Master theses

A generic toolchain specification for interoperable semantic data pipelines across vendor frameworks

Promotors: Julián Andrés Rojas Meléndez

Main contact: Julián Andrés Rojas Meléndez

Problem

In our developer ecosystem across the companies Inuits, RedPencil and Sirus, we found that even when pipeline components are open-source, “plugging” them into another vendor’s framework is still a manual engineering effort: protocols, configuration, validation, and provenance are stitched ad hoc, and the semantics of what a processor consumes/produces is not described in a uniform, machine-checkable way. This creates vendor lock-in and slows adoption of new components.
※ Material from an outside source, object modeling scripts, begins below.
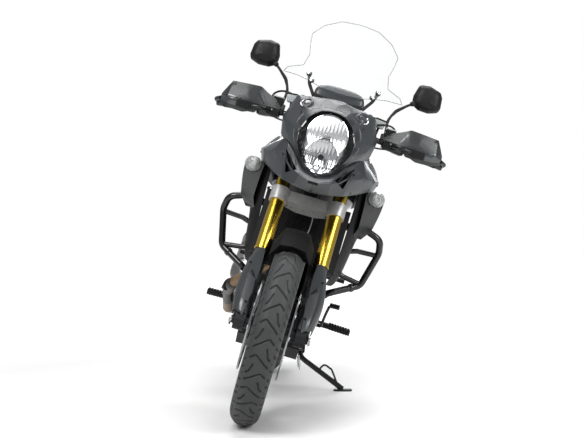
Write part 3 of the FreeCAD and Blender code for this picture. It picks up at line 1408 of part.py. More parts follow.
def rear_caliper():
    radius = rear_disc_radius - caliper_depth / 6
    low_x = -rear_disc_side - caliper_width / 2
    block = Part.makeBox(caliper_width, caliper_length * 0.8, caliper_depth,
                         Vector(low_x, -caliper_length * 0.4, radius - caliper_depth / 2))
    slot = Part.makeBox(caliper_slot, overrun, overrun,
                        Vector(-rear_disc_side - caliper_slot / 2, -overrun / 2,
                               radius - caliper_depth / 2 - overrun + caliper_depth * 0.8))
    block = block.cut(slot)
    block.rotate(Vector(0, 0, 0), Vector(1, 0, 0), rear_caliper_angle)
    block.translate(Vector(0, wheelbase, rear_axle_height))
    return [cut_by(block, "swingarm")]


# Side stand
def stand_frame():
    pivot = at(stand_pivot_shares)
    axis = Vector(stand_axis_shares[0], stand_axis_shares[1], stand_axis_shares[2]).normalize()
    foot_x, foot_y = [size(one) for one in stand_foot_shares]
    foot = Vector(foot_x, foot_y, foot_x * sine(lean_angle) / cosine(lean_angle))
    reach = foot - pivot
    swing = (reach - axis * reach.dot(axis)).normalize()
    return pivot, axis, foot, swing


def to_ground(shape):
    """Turn a piece drawn flat on the ground into the upright bike's frame."""
    turned = shape.copy()
    turned.rotate(Vector(0, 0, 0), Vector(0, 1, 0), -lean_angle)
    return turned


def stand_bracket():
    pivot, axis, foot, swing = stand_frame()
    eye, half, pin, wall = [size(one) for one in stand_eye_shares]
    stow = axis.cross(swing)
    back = (swing * 0.574 + stow * 0.819) * (-1)
    gap = half + fit_clearance * 10
    pieces = []
    for low in (gap, -gap - wall):
        pieces.append(Part.makeCylinder(eye, wall, pivot + axis * low, axis))
        across = axis.cross(back).normalize()
        base = pivot + axis * low
        corners = [base + across * eye, base + across * eye + back * eye * 2.4,
                   base - across * eye + back * eye * 2.4, base - across * eye]
        pieces.append(face_of(corners).extrude(axis * wall))
    base = pivot - axis * (gap + wall) + back * eye * 1.6
    across = axis.cross(back).normalize()
    corners = [base + across * eye, base + across * eye + back * eye * 1.4,
               base - across * eye + back * eye * 1.4, base - across * eye]
    pieces.append(face_of(corners).extrude(axis * (gap * 2 + wall * 2)))
    pieces.append(rod(pivot - axis * (gap + wall), pivot + axis * (gap + wall), pin))
    low_side, high_side = [size(one) for one in pivot_plate_side_shares]
    tip = pivot + back * eye * 2.2
    plate_middle = Vector((low_side + high_side) / 2, tip.y, size(pivot_plate_shares[6][1]))
    pieces.append(rod(tip, plate_middle, eye * 0.7))
    return pieces


def side_stand():
    """A leg on the frame's fork with a curved flat foot and a wire loop for the rider's boot."""
    pivot, axis, foot, swing = stand_frame()
    eye, half, pin, wall = [size(one) for one in stand_eye_shares]
    kink = pivot + swing * size(stand_kink_share)
    lift = Vector(-sine(lean_angle), 0, cosine(lean_angle))
    ankle = foot + lift * stand_foot_thickness
    leg = tube([pivot, kink, ankle], half, bar_bend)
    hub = Part.makeCylinder(eye, half * 2, pivot - axis * half, axis)
    reach = foot.x / cosine(lean_angle)
    corners = [Vector(reach + stand_foot_length / 2 * a, foot.y + stand_foot_width / 2 * b, 0)
               for a, b in ((-1, -1), (1, -1), (1, 1), (-1, 1))]
    plate = to_ground(Part.Face(soft_outline(corners, stand_foot_width / 2.4)).extrude(
        Vector(0, 0, stand_foot_thickness)))
    run = ankle - kink
    marks = [kink + run * part for part in stand_loop_part_shares]
    rise = lift * stand_loop_height
    loop = tube([marks[0], marks[1] + rise, marks[2] + rise, marks[3]], stand_loop_radius, bar_bend / 3)
    under = to_ground(box_between(Vector(reach - overrun, foot.y - overrun, -overrun),
                                  Vector(reach + overrun, foot.y + overrun, 0)))
    hole = rod(pivot - axis * overrun / 4, pivot + axis * overrun / 4, pin + fit_clearance)
    return [largest(join([leg, hub, plate, loop]).cut(under).cut(hole))]


def made(*names):
    """The solids of the named pieces, each piece made once."""
    solids = []
    for name in names:
        if name not in finished:
            finished[name] = makers[name]()
        solids.extend(finished[name])
    return solids


def cut_by(shape, *names):
    """A piece without the room that its neighbours take."""
    return largest(shape.cut(Part.Compound(made(*names))))


def soft_outline(corners, bend):
    """A closed outline with an arc at each corner."""
    arcs = []
    for index, corner in enumerate(corners):
        back = corners[index - 1] - corner
        ahead = corners[(index + 1) % len(corners)] - corner
        half_turn = (math.pi - back.getAngle(ahead)) / 2
        reach = min(bend * math.tan(half_turn), back.Length / 2.2, ahead.Length / 2.2)
        radius = reach / math.tan(half_turn)
        back.normalize()
        ahead.normalize()
        middle = corner + (back + ahead).normalize() * (radius / math.cos(half_turn) - radius)
        arcs.append((corner + back * reach, middle, corner + ahead * reach))
    edges = []
    for index, (start, middle, end) in enumerate(arcs):
        following = arcs[(index + 1) % len(arcs)][0]
        edges.append(Part.Arc(start, middle, end).toShape())
        edges.append(Part.LineSegment(end, following).toShape())
    return Part.Wire(edges)


def mirrored(places):
    """An outline's points with their mirror images, in order round the middle line."""
    return places + [Vector(-one.x, one.y, one.z) for one in reversed(places)]


def turned(start, direction, profile):
    """A turned body from distances along a line and radii about it."""
    along_line = Vector(direction).normalize()
    side = along_line.cross(Vector(0, 0, 1)).normalize()
    points = [start + along_line * reach + side * radius for reach, radius in profile]
    if profile[0][1] > 0:
        points.insert(0, start + along_line * profile[0][0])
    if profile[-1][1] > 0:
        points.append(start + along_line * profile[-1][0])
    return face_of(points).revolve(start, along_line, 360)


def cover(profile, place, side):
    """A stepped round engine cover with bolt bosses round its rim."""
    y, z = [size(one) for one in place]
    steps = [(size(x), size(radius)) for x, radius in profile]
    body = turned(Vector(0, y, z), Vector(side, 0, 0), steps)
    rim_x, rim_radius = steps[1]
    bosses = []
    for count in range(cover_bolts):
        angle = count * 360 / cover_bolts
        centre = Vector(0, y + rim_radius * cosine(angle), z + rim_radius * sine(angle))
        bosses.append(Part.makeCylinder(lever_radius * 1.3, rim_x + thin_wall, centre, Vector(side, 0, 0)))
    return join([body] + bosses)


def block_section(half_x, half_y, reach):
    corners = ((1, 1), (-1, 1), (-1, -1), (1, -1))
    return [Vector(half_x * a, half_y * b, reach) for a, b in corners]


def beak():
    """A pointed shell under the lamp with a slatted duct at each side and a slot in its nose."""
    sections = []
    for points, (across, back) in zip(beak_shares, beak_part_shares):
        outer = along(points)
        shift = Vector(thin_wall * across, thin_wall * back, 0)
        inner = [point + shift for point in reversed(outer)]
        sections.append(outer + inner)
    half = polygon_body(sections)
    duct = prism_y(duct_shares, -overrun, size(beak_shares[-1][0][1]) / 2)
    slat = rod(at(duct_slat_shares[0]), at(duct_slat_shares[1]), thin_wall)
    half = join([half.cut(duct), slat])
    width, low, high, front, back = [size(one) for one in nose_slot_shares]
    slot = box_between(Vector(-width, front, low), Vector(width, back, high))
    whole = join(both_sides(half)).cut(slot)
    return [cut_by(whole, "front_cowl", "headlamp")]


makers = {
    "main_frame": main_frame,
    "subframe": subframe,
    "engine_case": engine_case,
    "engine_cylinders": engine_cylinders,
    "radiator": radiator,
    "exhaust_pipes": exhaust_pipes,
    "muffler": muffler,
    "fuel_tank": fuel_tank,
    "seat": seat,
    "tail_cowl": tail_cowl,
    "luggage_rack": luggage_rack,
    "tail_lamp": tail_lamp,
    "rear_mudguard": rear_mudguard,
    "skid_plate": skid_plate,
    "headlamp": headlamp,
    "front_cowl": front_cowl,
    "beak": beak,
    "windscreen": windscreen,
    "instrument_panel": instrument_panel,
    "side_cowls": side_cowls,
    "front_indicators": front_indicators,
    "crash_bars": crash_bars,
    "footrests": footrests,
    "foot_controls": foot_controls,
    "swingarm": swingarm,
    "rear_shock": rear_shock,
    "chain": chain,
    "chain_guard": chain_guard,
    "rear_caliper": rear_caliper,
    "triple_clamps": triple_clamps,
    "fork_outer_tubes": fork_outer_tubes,
    "fork_lower_legs": fork_lower_legs,
    "fork_guards": fork_guards,
    "front_mudguard": front_mudguard,
    "front_calipers": front_calipers,
    "handlebar": handlebar,
    "handlebar_controls": handlebar_controls,
    "handguards": handguards,
    "mirrors": mirrors,
    "front_tyre": front_tyre,
    "front_wheel_rim": front_wheel_rim,
    "front_brake_discs": front_brake_discs,
    "rear_tyre": rear_tyre,
    "rear_wheel_rim": rear_wheel_rim,
    "rear_brake_disc": rear_brake_disc,
    "rear_sprocket": rear_sprocket,
    "side_stand": side_stand,
}


def lean_over(shape):
    turned = shape.copy()
    turned.rotate(Vector(0, 0, 0), Vector(0, 1, 0), lean_angle)
    return turned


def build():
    """All pieces, leaned, with the middle of the box's underside at the origin, and the shift."""
    nodes = {}
    for name in makers:
        solids = []
        for shape in made(name):
            solids.extend(lean_over(shape).Solids)
        nodes[name] = solids
    whole = Part.Compound([solid for solids in nodes.values() for solid in solids])
    box = whole.optimalBoundingBox(False, False)
    shift = Vector(-(box.XMin + box.XMax) / 2, -(box.YMin + box.YMax) / 2, -box.ZMin)
    for solids in nodes.values():
        for solid in solids:
            solid.translate(shift)
    return nodes, shift


def main():
    os.makedirs("parts", exist_ok=True)
    nodes, shift = build()
    for name, solids in nodes.items():
        shape = solids[0] if len(solids) == 1 else Part.Compound(solids)
        shape.exportStep("parts/" + name + ".step")


if __name__ == "__main__":
    main()
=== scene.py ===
import math
import bmesh
import bpy
from bpy.props import FloatProperty, FloatVectorProperty, IntProperty, PointerProperty
from mathutils import Matrix, Vector
from mathutils.bvhtree import BVHTree


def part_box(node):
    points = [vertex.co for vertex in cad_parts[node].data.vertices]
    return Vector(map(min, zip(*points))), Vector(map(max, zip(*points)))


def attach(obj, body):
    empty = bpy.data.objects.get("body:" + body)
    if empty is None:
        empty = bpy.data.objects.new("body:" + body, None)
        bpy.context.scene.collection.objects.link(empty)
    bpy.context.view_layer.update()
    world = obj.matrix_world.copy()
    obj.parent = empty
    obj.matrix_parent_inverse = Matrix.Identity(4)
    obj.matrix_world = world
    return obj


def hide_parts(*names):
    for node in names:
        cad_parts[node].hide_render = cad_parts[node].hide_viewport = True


bl_info = {
    "name": "Adventure motorcycle",
    "version": (1, 0, 0),
    "blender": (4, 5, 0),
    "location": "View3D > Sidebar > Motorcycle",
    "description": "Finishes an adventure motorcycle on its packed frame",
    "category": "Object",
}

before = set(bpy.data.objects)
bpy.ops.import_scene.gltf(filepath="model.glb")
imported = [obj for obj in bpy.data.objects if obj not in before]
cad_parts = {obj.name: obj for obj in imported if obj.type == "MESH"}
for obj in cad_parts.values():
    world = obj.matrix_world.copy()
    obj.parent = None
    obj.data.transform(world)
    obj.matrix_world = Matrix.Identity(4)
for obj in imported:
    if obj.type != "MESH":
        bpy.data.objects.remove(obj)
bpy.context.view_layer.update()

# Angles, and lengths in millimetres, of the machine
LEAN = math.radians(16.5)
RAKE = math.radians(25.5)
WHEELBASE = 1555.0
FRONT_AXLE_HEIGHT = 331.21
REAR_AXLE_HEIGHT = 324.22
LEG_SIDE, LEG_BACK = 105.5, 10.2
CHAIN_SIDE, CHAIN_PITCH = 95, 15.875
FRONT_TEETH, REAR_TEETH = 17, 41
SIDES = ((1, "left"), (-1, "right"))


def box_centre(node):
    low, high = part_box(node)
    return (low + high) / 2


def leaning(point):
    """A point of the upright machine, turned about the ground line by the lean."""
    x, y, z = point
    return Vector((x * math.cos(LEAN) + z * math.sin(LEAN), y, -x * math.sin(LEAN) + z * math.cos(LEAN)))


# The upright machine and its fork, both in millimetres, placed in the frame
SHIFT = box_centre("front_wheel_rim") - leaning((0, 0, FRONT_AXLE_HEIGHT / 1000))
BIKE = Matrix.Translation(SHIFT) @ Matrix.Rotation(LEAN, 4, "Y") @ Matrix.Scale(0.001, 4)
LEGS = BIKE @ Matrix.Translation((0, 0, FRONT_AXLE_HEIGHT)) @ Matrix.Rotation(-RAKE, 4, "X")
FRONT_WHEEL = BIKE @ Matrix.Translation((0, 0, FRONT_AXLE_HEIGHT))
REAR_WHEEL = BIKE @ Matrix.Translation((0, WHEELBASE, REAR_AXLE_HEIGHT))


class MotorcycleColours(bpy.types.PropertyGroup):
    """Colours that a maker would change."""
    fairing: FloatVectorProperty(name="Fairing grey", description="Satin plastic of the nose and guards",
                                 default=(0.022, 0.0255, 0.0278), subtype="COLOR")
    fork: FloatVectorProperty(name="Fork gold", description="Anodised outer fork tubes",
                              default=(0.60, 0.40, 0.05), subtype="COLOR")
    tank: FloatVectorProperty(name="Tank paint", description="Gloss paint of the tank and side covers",
                              default=(0.016, 0.018, 0.020), subtype="COLOR")
    seat: FloatVectorProperty(name="Seat cover", description="Grained cover of the seat",
                              default=(0.009, 0.009, 0.0095), subtype="COLOR")


class MotorcycleSizes(bpy.types.PropertyGroup):
    """Sizes of the detail that is added to the frame."""
    groove_depth: FloatProperty(name="Groove depth", description="Depth of the tread grooves",
                                default=0.0042, unit="LENGTH")
    groove_width: FloatProperty(name="Groove width", description="Width of the tread grooves",
                                default=0.0046, unit="LENGTH")
    hose_radius: FloatProperty(name="Hose radius", description="Radius of the brake hoses",
                               default=0.0034, unit="LENGTH")
    seam_radius: FloatProperty(name="Seam radius", description="Radius of the seat's piping",
                               default=0.0022, unit="LENGTH")
    radiator_fins: IntProperty(name="Radiator fins", description="Number of fins over the radiator's height",
                               default=44, min=10, max=80)


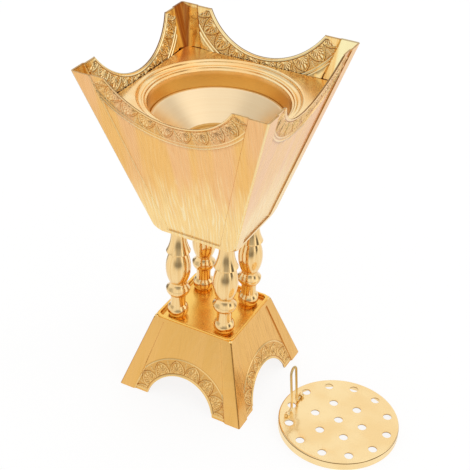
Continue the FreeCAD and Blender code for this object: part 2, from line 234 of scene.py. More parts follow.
def piece(name, points, faces, finish, body, slot, layers=(), back_finish=None, behind=()):
    """One piece from points in millimetres, on its body and in place of the node of its name."""
    mesh = bpy.data.meshes.new(name)
    mesh.from_pydata((np.asarray(points, float) * mm).tolist(), [], faces)
    corner_points = np.empty(len(mesh.loops), int)
    mesh.loops.foreach_get("vertex_index", corner_points)
    for layer_name, values in dict(layers).items():
        layer = mesh.uv_layers.new(name=layer_name)
        layer.data.foreach_set("uv", np.asarray(values, float)[corner_points].ravel())
    mesh.shade_smooth()
    mesh.set_sharp_from_angle(angle=sharp_edge)
    mesh.materials.append(finish)
    if back_finish:
        mesh.materials.append(back_finish)
        mesh.polygons.foreach_set("material_index", np.asarray(behind, int))
    made = bpy.data.objects.new(name, mesh)
    bpy.context.scene.collection.objects.link(made)
    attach(made, body)
    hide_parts(name)


def border(triangles):
    """Edges that only one triangle has, each in that triangle's direction."""
    edges = set()
    for a, b, c in triangles:
        for edge in ((a, b), (b, c), (c, a)):
            if (edge[1], edge[0]) in edges:
                edges.remove((edge[1], edge[0]))
            else:
                edges.add(edge)
    return edges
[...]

The proposal positions a SHACL-driven, shape-based pipeline description as a route toward interoperability: define processors and pipelines in a shared vocabulary, validate compatibility before execution, and enable composition even when processors are implemented in different programming languages and run over different transport channels.

Goal

Produce an implementer-ready specification and reference implementation for describing processors and pipelines in a framework-agnostic way, focusing on (1) declaring input/output data shapes, (2) validating pipeline correctness pre-run, and (3) executing pipelines that combine processors written in different languages via interoperable “channels” (e.g., HTTP POST, WebSocket). The thesis should also include a conformance test suite and at least one demonstrator pipeline that composes processors from multiple ecosystems, plus a comparative evaluation versus a state-of-the-art setup in terms of developer effort, runtime overhead, and failure modes.